No other junior highs in the state means that Lawrence ninth-graders have to compete against seventh- and eighth-graders.
Money also plays a large role in this decision, especially considering the district's recent budget crisis. On the surface moving ninth-graders into high school and replacing them with sixth-graders doesn't seem like a money-saving venture. But it creates a domino effect that could help alleviate some of the district's financial concerns.
"We have lots of small elementary schools, and if you pull sixth grade out of those elementary schools you have to ask the question, 'Are there some consolidations of elementary schools that we could do?'" Doll said. "I don't know if the community wants to do that or not, but that's where the real cost-savings would come in that regard."
The district could also save money by not having to shuttle teachers from school-to-school.
When Mrs.

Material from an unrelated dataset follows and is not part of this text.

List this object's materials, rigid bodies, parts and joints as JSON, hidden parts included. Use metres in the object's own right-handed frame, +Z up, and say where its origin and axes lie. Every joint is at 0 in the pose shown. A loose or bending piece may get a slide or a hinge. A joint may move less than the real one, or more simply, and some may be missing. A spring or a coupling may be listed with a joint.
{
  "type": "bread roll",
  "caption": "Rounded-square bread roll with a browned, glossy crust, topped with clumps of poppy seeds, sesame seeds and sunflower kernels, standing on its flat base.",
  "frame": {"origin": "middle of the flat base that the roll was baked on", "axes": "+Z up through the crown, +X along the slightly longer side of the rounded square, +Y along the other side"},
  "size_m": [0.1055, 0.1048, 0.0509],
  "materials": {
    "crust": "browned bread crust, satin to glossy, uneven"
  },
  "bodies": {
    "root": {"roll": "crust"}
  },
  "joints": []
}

Thomas heard that the issue had come up more than 20 years ago, she asked her daughter's future teacher why it had not been resolved.
The teacher's response: "How long do you have?"

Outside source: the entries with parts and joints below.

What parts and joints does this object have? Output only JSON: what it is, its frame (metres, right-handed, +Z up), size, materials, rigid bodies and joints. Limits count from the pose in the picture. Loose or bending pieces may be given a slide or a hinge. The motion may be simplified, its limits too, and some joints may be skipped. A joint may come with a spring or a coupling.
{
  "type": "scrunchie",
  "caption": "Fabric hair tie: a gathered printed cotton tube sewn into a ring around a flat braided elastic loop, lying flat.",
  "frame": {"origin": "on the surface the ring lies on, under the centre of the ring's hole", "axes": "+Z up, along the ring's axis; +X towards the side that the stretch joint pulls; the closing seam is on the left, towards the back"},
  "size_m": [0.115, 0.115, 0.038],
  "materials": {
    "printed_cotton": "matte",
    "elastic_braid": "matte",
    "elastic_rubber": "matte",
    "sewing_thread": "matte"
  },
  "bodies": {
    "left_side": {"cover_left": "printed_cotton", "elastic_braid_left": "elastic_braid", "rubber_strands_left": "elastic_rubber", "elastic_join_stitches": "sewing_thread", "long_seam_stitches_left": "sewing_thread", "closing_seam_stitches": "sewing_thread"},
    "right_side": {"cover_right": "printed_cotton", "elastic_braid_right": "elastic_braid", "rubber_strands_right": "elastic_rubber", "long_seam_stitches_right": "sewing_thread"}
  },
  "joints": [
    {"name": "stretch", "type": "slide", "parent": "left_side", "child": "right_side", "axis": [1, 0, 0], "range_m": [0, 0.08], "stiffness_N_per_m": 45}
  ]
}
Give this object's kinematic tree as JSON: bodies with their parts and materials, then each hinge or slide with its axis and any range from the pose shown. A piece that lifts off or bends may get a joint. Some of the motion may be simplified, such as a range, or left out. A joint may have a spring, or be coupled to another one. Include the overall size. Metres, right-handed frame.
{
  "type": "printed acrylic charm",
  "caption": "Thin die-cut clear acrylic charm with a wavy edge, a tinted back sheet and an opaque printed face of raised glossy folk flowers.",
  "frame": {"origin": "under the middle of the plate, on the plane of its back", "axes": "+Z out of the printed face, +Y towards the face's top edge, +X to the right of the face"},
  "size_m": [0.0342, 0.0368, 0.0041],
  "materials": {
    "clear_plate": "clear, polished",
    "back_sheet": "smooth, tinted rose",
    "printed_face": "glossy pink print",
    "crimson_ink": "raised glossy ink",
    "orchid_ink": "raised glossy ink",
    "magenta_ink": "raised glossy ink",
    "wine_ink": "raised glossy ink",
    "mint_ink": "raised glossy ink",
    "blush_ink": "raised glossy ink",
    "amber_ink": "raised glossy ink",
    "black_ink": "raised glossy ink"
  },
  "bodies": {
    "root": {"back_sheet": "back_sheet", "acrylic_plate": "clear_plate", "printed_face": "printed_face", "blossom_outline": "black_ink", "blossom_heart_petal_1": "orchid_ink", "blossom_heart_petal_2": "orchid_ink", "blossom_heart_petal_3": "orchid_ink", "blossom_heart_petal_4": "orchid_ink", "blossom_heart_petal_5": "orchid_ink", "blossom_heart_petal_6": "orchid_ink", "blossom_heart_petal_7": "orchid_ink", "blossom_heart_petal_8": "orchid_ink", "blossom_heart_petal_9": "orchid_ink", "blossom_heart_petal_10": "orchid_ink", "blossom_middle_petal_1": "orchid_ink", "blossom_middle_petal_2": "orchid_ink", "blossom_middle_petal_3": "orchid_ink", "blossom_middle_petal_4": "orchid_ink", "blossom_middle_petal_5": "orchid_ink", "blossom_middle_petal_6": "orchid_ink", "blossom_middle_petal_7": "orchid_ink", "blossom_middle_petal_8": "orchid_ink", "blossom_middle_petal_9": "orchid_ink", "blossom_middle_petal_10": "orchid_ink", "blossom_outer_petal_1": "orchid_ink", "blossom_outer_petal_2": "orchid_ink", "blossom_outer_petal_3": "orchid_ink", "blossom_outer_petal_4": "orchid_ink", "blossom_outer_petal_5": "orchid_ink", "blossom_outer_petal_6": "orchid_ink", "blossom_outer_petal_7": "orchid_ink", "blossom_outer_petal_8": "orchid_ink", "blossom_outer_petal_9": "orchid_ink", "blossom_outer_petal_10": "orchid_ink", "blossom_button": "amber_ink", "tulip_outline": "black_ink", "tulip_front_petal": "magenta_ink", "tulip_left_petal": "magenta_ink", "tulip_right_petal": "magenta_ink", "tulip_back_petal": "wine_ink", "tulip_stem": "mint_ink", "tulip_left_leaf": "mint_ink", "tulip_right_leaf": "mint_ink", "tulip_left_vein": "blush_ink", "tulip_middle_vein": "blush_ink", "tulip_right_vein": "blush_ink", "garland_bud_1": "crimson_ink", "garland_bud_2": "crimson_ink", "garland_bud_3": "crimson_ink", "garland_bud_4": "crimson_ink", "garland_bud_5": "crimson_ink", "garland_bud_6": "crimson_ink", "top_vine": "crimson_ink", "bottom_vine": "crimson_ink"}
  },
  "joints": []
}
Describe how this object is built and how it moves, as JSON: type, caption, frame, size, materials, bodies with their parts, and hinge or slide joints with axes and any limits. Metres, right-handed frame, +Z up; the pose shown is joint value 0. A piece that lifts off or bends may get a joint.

Because of all his studies on middle school education suggest one thing, Erb still can't understand what holds Lawrence back from reconfiguration.
"That's always baffled me about this community," he said. "In many ways it's open to new ideas, and so often on the other hand there can be some of these traditions that are pretty powerful and part of the public psyche."
The Board of Education will request community input on grade configuration at its goal-setting session on Aug. 17.
While a few factors remain unknown, Doll believes that there's enough evidence in support that the board will pass it to his office for further investigation.
"You want to make the decision on what's best for the kids, but if there were some cost-savings that go along with that, that would probably move along the process a little faster," Doll said.
So, Aug. 17 will likely be the first step in a multi-year plan to finally implement the plan that originally passed the school board 22 years ago.
Of course, enough opposition to change from parents like Riley may run the issue underground once again. In Lawrence, as Mrs. Thomas will learn, you just never know.